Second 'Verse, Same as the First

Two years into the pandemic and the ensuing “work-from-home revolution,” I’m starting to get déjà vu.1 Not because every day in my house is the same, but rather because of all the hype around the so-called “metaverse,” and telepresence, and Web3, and NFTs, and VR/XR/AR. These are new frontiers in digital presence, or so we’re told. Yet it all feels rather familiar, because we heard a lot of it before, back in the 90s.
I just published a book chapter examining the push for telepresence and virtual home spaces in the 1990s, based on a case study concerning Timothy Leary’s first personal website.2 Published in 1996, the site included digitized archival materials and a simulated 3D walk-through of Leary’s real house in Los Angeles. This was right around the time that the 76-year-old Leary teased the idea that he might live-stream his death by euthanasia—just the kind of gonzo digital stunt that some current tech boosters would probably love.

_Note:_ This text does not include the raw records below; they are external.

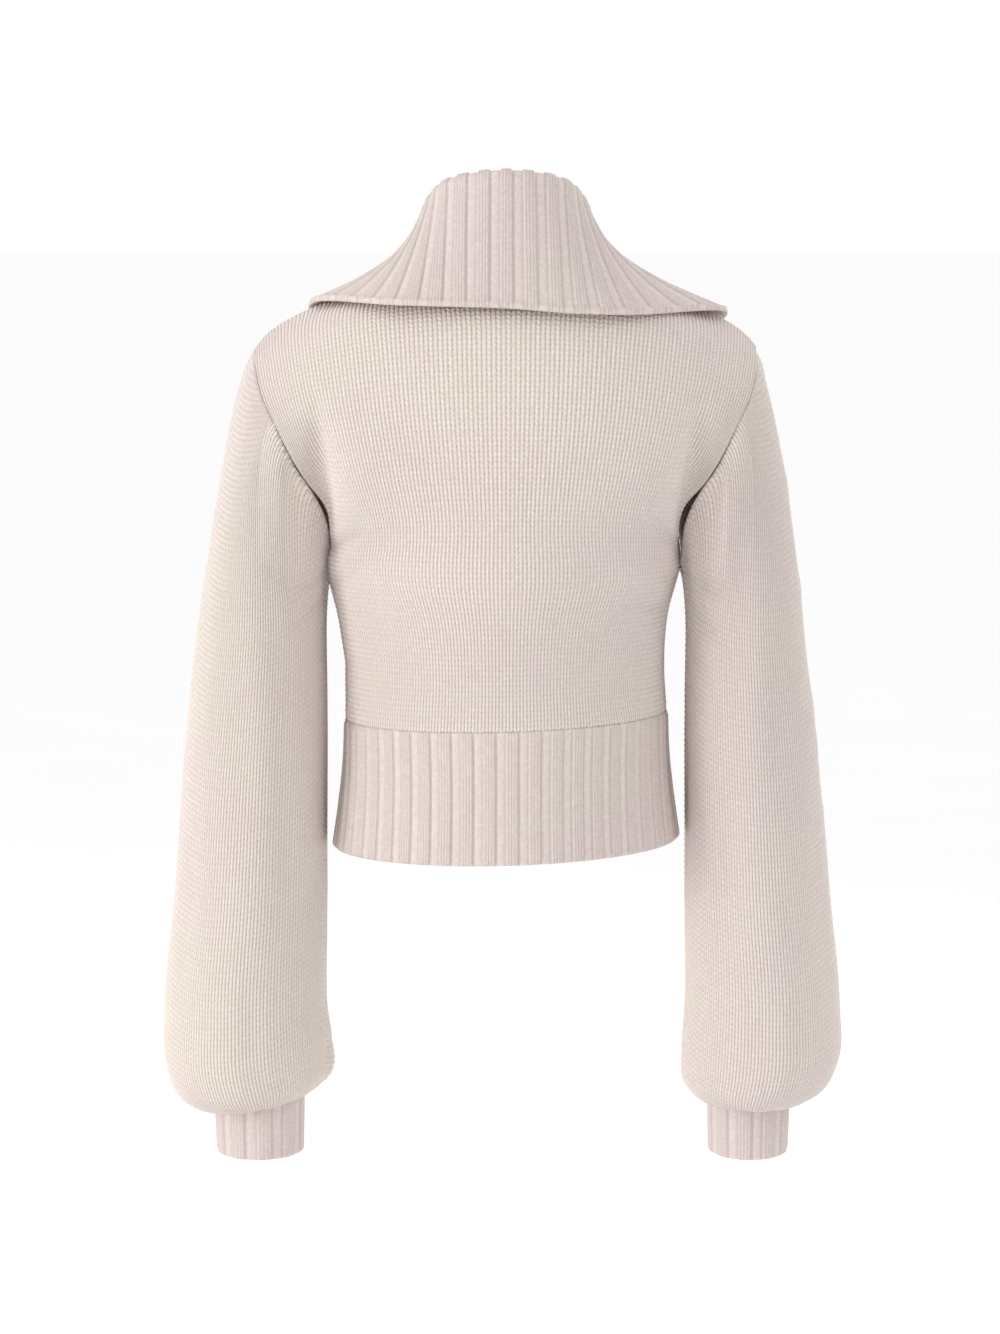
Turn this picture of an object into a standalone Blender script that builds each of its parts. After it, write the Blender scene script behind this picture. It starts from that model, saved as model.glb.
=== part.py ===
"""A cropped cardigan in chunky knit, worn and hollow: three stockinette body panels, two balloon
sleeves, a ribbed hem in three pieces, two ribbed cuffs, a wide ribbed collar that folds outward,
two button bands and six buttons. Every cloth piece is a closed wall, and pieces that are sewn
together stand a third of a millimetre apart.

Sizes below are in millimetres. +Z is up, the front faces -Y and the wearer's left is +X. The
origin lies between the two neck points, where the garment hangs on the shoulders.
"""

import math
from collections import namedtuple

import bpy
import numpy as np

MM = 0.001

# Cloth
WALL = 2.6  # thickness of the knit
SEAM_GAP = 0.34  # space between sewn edges
NECK_SEAM_GAP = 0.5  # under the collar, where the edges twist
RIB_RAISE = 1.6  # height of a rib over its recess

# Ribs in their repeat: the places of a rib's flanks, their heights, and the height at a piece's ends
RibProfile = namedtuple("RibProfile", "flanks heights ends")
SIDE_RIBS = RibProfile(flanks=(0.05, 0.45, 0.55, 0.95), heights=(1.0, 1.0, 0.0, 0.0), ends=0.0)
CENTRED_RIBS = RibProfile(flanks=(0.20, 0.30, 0.70, 0.80), heights=(1.0, 0.0, 0.0, 1.0), ends=1.0)

MITRE_LIMIT = 1.3  # most that a wall thickens across a sharp seam
SHARP_ANGLE = 50.0  # degrees, above which an edge is shaded sharp
WELD_GRAIN = 50.0  # grains a millimetre within which two seam points are one

# Numbers of rib repeats
BACK_HEM_RIBS = 19
FRONT_HEM_RIBS = 9
CUFF_RIBS = 10
COLLAR_RIBS = 40  # twice the segments of the neckline

# Mesh divisions
HALF_COLUMNS = 12  # from the centre line to the side of a body panel
NECK_COLUMNS = 5  # of those, the ones that end at the neckline
ROW_STEPS = 2  # between two sections of the body
CAP_STEPS = 5  # between the armhole and the first sleeve ring
LONG_STEPS = 2  # between two long sleeve rings

# Body rings under the arms. The seam angle is counted from the centre back.
Ring = namedtuple("Ring", "z half_width back front seam")
HEM_RINGS = (
    Ring(z=-418.0, half_width=126.6, back=99.0, front=104.0, seam=70.0),
    Ring(z=-392.0, half_width=122.6, back=95.0, front=99.5, seam=71.5),
    Ring(z=-356.0, half_width=118.4, back=90.0, front=95.0, seam=74.0),
    Ring(z=-324.0, half_width=117.0, back=88.0, front=93.0, seam=76.0),
)
BODY_RINGS = (
    Ring(z=-324.0, half_width=117.0, back=88.0, front=93.0, seam=76.0),
    Ring(z=-290.0, half_width=115.0, back=91.5, front=99.0, seam=75.0),
    Ring(z=-250.0, half_width=117.5, back=97.5, front=109.5, seam=77.0),
    Ring(z=-216.0, half_width=126.0, back=103.0, front=117.0, seam=82.0),
)

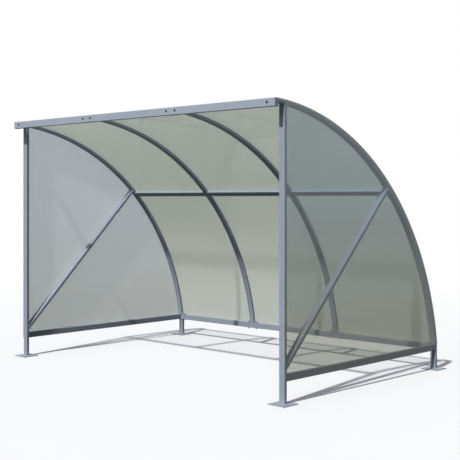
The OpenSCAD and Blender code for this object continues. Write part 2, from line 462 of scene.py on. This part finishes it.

In the chapter, I show that despite the techno-utopian conversations surrounding Leary’s virtual home, it was actually just the a continuation of longstanding negotiations concerning the blurry distinctions between “public” and “private” spaces for reading and writing (the old-fashioned kind, on paper). Today, we have much more complex systems for designing, accessing, and monetizing digital objects, but the fundamental conversations about blurred lines between “home” and “work” haven’t actually changed too much.
You can read the chapter here (and you should feel free to send me an email if you have trouble getting a copy).
This particular project is part of “Reading Home Cultures Through Books,” a collection of essays exploring the relationships between home and reading, edited by Kirsti Salmi-Niklander and Marija Dalbello, out now from Routledge.
In other recent news, there’s a video up now of my recent panel discussion on the intricacies of software emulation as a research method for video game history, hosted by the Australian Centre for the Moving Image and the Play It Again project (click that link for videos of all the other panels as well).
Now while you’re here, I’d like to plug a few upcoming events as well.
I’ll be speaking at the annual Society for Cinema and Media Studies conference later on in March, introducing my current book project. I’m presenting an overview of what I call “post-literary” culture as the link between the psychedelic 60s and cyberdelic 90s. It was supposed to be in Chicago, but now it’s online. Let me know if you’re presenting or attending (or just interested), and we can connect online in some capacity. Is anyone running a Discord for the conference? Let me know.
I’ll be in LA during late May for the annual meeting of the Mellon Society of Fellows in Critical Bibliography. Looking forward to some bibliographic deep-dives! And maybe a little bit of surfing.
SXSW is returning to Austin in a couple weeks. Get in touch if you’re coming to town. Maybe we can meet up, or maybe I can help you find some lodging, or a place to park your car.
As always, let me know if you decide to cite or assign any of my work. Get in touch if you want to propose a book review for Information & Culture, or if you want to chat research. I’m always interested in cool new projects. That’s all for now. Stay tuned for more updates!
It’s always worth repeating: This “revolution” is a deeply unequal one, with those doing the most important work generally the ones least likely to benefit from it. This is as true for underpaid manual labor gigs as it is for the unpaid at-home care work that many remote workers now have to balance.
If you’re not already familiar, Timothy Leary was the “Tune in, turn on, drop out” guy who helped to popularize LSD in the 60s. He spent the 80s and 90s working on computer software, like many other counterculture veterans.